In many of his poems, the great Dorset poet and novelist Thomas Hardy referred to a certain romantic courtship, a marriage which became progressively more problematical, and finally to a bereavement in which a man loses his wife. So, who was Hardy writing about? The clue is in his early poems, where the names of several locations in North Cornwall are mentioned, this being the very same place which featured in Hardy’s courtship of Emma Gifford, who was to become his first wife. In other words, Hardy was writing about his own experience of love, marriage, and loss.

The poems raise certain questions. Given that Hardy and Emma gradually drifted apart so that in the end they lived mainly separate lives, albeit under the same roof, why was he so grief-stricken when she died, bearing in mind that their marriage was so unsatisfactory?

Photographic portrait of Thomas Hardy from the 1890s.
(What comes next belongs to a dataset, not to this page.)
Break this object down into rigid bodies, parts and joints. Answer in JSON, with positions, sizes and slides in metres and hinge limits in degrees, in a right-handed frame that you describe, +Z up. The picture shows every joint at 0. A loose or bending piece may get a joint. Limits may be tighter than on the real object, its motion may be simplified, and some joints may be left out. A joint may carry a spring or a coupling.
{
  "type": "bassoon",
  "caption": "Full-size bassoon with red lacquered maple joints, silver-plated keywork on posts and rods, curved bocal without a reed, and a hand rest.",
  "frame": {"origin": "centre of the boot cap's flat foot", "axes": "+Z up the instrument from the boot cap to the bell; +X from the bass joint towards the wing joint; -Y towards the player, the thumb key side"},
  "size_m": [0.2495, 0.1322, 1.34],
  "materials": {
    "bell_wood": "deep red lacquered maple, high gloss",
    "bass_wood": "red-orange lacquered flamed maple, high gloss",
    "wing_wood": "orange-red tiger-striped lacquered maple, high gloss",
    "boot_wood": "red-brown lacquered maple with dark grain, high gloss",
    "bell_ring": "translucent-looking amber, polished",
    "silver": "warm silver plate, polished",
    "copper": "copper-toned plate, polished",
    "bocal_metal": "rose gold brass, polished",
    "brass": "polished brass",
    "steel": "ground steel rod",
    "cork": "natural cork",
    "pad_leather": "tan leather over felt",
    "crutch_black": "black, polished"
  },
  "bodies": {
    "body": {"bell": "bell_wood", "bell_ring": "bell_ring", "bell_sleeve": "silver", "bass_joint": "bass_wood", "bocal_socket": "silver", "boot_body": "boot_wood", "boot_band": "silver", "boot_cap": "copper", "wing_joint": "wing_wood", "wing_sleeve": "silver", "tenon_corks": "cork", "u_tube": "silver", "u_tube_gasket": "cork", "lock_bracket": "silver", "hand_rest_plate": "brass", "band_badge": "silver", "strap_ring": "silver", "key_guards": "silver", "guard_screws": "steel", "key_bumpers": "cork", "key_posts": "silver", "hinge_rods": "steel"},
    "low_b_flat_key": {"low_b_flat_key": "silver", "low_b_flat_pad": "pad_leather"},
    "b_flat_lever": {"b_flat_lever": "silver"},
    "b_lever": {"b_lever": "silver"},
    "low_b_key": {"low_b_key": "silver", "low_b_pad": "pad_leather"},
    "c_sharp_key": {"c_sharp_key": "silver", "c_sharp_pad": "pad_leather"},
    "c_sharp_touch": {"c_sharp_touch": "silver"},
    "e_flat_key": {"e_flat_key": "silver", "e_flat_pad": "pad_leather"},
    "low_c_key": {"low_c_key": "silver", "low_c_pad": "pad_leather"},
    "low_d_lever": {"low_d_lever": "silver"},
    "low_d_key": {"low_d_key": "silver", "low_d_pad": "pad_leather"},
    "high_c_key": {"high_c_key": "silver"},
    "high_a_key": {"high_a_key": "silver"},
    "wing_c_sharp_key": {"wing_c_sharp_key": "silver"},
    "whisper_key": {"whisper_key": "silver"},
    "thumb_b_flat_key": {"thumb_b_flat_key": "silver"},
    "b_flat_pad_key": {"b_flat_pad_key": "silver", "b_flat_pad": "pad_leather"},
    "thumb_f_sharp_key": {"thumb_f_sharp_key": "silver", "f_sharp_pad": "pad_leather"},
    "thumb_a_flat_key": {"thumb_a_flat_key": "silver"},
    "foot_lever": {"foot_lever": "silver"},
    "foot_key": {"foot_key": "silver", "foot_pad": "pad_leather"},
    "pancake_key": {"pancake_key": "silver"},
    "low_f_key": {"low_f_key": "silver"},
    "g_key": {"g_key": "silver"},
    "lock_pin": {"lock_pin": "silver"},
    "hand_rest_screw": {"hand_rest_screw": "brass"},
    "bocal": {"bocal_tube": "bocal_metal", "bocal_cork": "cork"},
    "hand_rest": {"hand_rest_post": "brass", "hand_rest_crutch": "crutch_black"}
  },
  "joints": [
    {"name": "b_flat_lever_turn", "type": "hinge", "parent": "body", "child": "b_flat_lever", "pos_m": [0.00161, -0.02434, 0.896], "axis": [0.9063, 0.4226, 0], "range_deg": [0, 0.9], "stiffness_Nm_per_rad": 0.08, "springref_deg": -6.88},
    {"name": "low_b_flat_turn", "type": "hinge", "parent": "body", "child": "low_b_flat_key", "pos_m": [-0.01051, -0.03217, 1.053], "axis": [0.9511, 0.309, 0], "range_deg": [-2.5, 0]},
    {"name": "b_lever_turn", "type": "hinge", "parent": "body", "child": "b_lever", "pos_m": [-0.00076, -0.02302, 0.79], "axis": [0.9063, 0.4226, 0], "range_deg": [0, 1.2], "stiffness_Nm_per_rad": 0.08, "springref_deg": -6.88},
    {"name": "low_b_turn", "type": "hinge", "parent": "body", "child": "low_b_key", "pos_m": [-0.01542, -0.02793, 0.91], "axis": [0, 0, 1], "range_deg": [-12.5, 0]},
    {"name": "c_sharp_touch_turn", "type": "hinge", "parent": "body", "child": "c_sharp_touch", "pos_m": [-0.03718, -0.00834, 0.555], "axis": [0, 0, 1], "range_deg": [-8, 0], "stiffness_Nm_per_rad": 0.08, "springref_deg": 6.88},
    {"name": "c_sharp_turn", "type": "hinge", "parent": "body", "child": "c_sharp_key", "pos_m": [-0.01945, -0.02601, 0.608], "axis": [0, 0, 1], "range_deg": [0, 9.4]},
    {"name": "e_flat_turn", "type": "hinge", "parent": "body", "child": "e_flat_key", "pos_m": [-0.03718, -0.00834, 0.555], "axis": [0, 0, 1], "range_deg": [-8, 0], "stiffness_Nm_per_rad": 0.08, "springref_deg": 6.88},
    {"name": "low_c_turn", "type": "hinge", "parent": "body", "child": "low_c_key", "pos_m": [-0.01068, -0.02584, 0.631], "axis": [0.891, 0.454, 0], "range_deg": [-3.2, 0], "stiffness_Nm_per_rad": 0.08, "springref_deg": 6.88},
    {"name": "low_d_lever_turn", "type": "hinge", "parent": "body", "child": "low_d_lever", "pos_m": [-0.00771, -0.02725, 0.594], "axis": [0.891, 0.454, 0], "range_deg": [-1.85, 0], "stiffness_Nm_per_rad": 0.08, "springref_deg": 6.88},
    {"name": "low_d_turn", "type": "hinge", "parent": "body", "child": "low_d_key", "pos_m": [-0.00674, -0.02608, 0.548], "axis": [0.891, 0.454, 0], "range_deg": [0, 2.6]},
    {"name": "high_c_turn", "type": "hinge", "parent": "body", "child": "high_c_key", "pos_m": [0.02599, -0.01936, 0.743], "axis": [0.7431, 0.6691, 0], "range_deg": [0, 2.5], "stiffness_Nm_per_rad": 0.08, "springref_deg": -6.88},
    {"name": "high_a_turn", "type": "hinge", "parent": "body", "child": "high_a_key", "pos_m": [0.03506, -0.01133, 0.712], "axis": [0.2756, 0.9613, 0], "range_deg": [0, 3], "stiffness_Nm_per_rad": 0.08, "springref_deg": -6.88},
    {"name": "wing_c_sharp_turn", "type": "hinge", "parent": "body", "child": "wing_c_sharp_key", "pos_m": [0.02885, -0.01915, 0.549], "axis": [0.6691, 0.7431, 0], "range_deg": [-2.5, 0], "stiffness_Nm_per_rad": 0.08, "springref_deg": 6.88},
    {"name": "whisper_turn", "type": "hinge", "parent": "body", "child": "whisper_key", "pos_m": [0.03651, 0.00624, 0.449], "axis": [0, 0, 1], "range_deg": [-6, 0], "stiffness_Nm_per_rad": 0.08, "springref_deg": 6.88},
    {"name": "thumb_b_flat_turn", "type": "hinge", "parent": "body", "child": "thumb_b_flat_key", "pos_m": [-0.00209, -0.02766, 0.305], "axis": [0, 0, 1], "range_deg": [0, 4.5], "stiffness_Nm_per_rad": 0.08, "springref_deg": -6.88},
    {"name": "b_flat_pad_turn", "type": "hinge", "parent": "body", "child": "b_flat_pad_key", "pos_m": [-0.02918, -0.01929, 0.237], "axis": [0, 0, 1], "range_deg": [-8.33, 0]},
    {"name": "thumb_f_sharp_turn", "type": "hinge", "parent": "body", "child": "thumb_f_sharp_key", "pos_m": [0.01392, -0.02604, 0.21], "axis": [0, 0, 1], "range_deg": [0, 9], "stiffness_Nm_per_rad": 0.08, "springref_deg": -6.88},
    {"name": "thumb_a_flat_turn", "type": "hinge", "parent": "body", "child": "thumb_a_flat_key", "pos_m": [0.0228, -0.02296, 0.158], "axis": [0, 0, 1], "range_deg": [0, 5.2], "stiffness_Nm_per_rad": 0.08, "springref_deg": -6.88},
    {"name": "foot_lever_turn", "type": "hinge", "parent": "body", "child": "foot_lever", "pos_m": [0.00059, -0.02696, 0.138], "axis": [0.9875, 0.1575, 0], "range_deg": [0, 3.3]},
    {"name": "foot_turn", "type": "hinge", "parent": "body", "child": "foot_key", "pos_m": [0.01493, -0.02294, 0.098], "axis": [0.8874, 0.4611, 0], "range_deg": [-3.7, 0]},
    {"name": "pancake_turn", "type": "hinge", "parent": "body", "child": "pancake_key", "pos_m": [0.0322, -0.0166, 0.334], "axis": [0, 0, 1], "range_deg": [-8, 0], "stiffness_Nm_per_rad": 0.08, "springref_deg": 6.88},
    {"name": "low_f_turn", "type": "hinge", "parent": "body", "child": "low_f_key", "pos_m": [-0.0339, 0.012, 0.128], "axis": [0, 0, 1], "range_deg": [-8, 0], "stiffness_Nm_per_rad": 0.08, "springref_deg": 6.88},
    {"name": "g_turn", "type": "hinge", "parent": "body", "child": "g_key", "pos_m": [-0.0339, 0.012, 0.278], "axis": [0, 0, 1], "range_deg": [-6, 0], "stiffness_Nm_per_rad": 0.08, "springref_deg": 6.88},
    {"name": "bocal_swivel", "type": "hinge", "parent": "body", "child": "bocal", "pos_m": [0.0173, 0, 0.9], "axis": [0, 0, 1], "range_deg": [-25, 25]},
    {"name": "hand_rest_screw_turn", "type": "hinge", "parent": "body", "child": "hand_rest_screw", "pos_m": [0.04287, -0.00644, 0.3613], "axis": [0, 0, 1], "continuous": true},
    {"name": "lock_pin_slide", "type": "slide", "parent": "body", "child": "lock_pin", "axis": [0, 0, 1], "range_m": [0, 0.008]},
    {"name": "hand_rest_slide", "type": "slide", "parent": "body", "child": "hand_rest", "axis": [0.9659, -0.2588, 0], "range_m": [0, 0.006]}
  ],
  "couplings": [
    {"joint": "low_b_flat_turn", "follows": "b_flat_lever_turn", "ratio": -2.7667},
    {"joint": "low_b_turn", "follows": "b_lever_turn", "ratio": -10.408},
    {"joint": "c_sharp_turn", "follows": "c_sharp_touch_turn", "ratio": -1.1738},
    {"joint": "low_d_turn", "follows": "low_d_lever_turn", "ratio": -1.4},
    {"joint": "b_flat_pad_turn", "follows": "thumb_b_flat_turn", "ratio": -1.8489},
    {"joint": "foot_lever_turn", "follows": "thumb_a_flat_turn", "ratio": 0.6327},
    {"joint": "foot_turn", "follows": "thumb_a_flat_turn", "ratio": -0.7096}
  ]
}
Photographic portrait of Thomas Hardy from the 1890s. (Image: PHOTOS.com/Getty Images Plus) How did Hardy cope as he passed through the various stages of grief, which he articulated so poignantly and expressively in his poems of 1912-1913. These stages are recognised today, thanks to the work of Swiss-US psychiatrist, Elisabeth Kübler-Ross, and US expert on grieving and loss, David Kessler.

Finally, how did Hardy survive and come out the other side? He married for a second time, in 1914, to Florence Dugdale, who was nearly 40 years younger than him. And can his experience be a guide to others who find themselves alone and bereft after losing their partner?
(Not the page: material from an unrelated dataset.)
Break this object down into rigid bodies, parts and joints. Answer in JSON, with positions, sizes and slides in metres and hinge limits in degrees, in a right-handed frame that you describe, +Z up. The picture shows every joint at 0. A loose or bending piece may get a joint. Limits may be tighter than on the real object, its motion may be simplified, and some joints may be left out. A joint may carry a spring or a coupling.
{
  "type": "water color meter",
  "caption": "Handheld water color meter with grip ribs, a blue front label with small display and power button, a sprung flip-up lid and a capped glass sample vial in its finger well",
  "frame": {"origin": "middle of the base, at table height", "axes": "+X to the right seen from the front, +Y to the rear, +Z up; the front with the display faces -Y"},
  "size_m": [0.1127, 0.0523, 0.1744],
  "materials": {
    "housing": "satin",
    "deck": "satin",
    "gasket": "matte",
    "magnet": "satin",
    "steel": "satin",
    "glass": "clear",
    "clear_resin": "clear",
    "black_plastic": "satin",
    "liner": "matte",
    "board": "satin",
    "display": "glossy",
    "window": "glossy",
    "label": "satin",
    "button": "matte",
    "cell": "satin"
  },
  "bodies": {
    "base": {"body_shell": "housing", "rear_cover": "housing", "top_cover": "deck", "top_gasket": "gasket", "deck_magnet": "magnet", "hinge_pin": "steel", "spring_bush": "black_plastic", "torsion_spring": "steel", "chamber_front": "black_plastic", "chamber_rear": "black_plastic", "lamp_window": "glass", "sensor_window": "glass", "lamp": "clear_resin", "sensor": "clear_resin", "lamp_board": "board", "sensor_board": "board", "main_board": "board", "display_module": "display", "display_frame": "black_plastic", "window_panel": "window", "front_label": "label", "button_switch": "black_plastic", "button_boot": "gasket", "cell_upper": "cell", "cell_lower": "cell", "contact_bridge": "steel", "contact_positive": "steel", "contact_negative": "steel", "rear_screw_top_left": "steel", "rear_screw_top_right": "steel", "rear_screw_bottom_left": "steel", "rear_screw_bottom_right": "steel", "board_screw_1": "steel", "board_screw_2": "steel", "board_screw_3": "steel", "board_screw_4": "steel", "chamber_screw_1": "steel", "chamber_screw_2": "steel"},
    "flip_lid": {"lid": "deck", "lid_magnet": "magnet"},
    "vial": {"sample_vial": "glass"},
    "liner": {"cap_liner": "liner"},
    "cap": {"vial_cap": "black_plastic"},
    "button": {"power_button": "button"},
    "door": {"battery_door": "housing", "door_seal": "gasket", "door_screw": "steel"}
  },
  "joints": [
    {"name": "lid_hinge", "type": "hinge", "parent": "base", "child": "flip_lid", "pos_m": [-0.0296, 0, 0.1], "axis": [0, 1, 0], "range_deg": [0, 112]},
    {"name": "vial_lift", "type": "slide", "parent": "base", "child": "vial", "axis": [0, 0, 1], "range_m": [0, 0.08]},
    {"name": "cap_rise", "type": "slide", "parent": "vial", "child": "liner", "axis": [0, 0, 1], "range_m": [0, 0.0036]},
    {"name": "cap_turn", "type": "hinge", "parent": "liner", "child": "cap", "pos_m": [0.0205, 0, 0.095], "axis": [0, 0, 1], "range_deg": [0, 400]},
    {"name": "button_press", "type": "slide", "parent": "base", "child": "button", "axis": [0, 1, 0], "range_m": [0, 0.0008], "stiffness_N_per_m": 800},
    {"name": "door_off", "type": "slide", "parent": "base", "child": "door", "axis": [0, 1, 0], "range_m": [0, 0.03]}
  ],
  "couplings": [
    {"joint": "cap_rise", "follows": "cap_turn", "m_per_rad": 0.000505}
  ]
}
It is impossible to understand the poetry of Thomas Hardy without first knowing the context in which the poems were written. This is especially true of the poems that he wrote after the death of his wife Emma (on November 27, 1912) which is the subject of this narrative. In his poetry, like nowhere else, Hardy expressed his grief over the loss of Emma, and within these poems are clues as to Hardy’s deepest thoughts and feelings. Here, Hardy’s poems are reappraised in the light of modern psychology and, in particular, in the light of the groundbreaking work of Elisabeth Kübler-Ross. In her 1969 publication On Death and Dying, she proposed the ‘five stages’ model of dying: denial, anger, bargaining, depression, and acceptance.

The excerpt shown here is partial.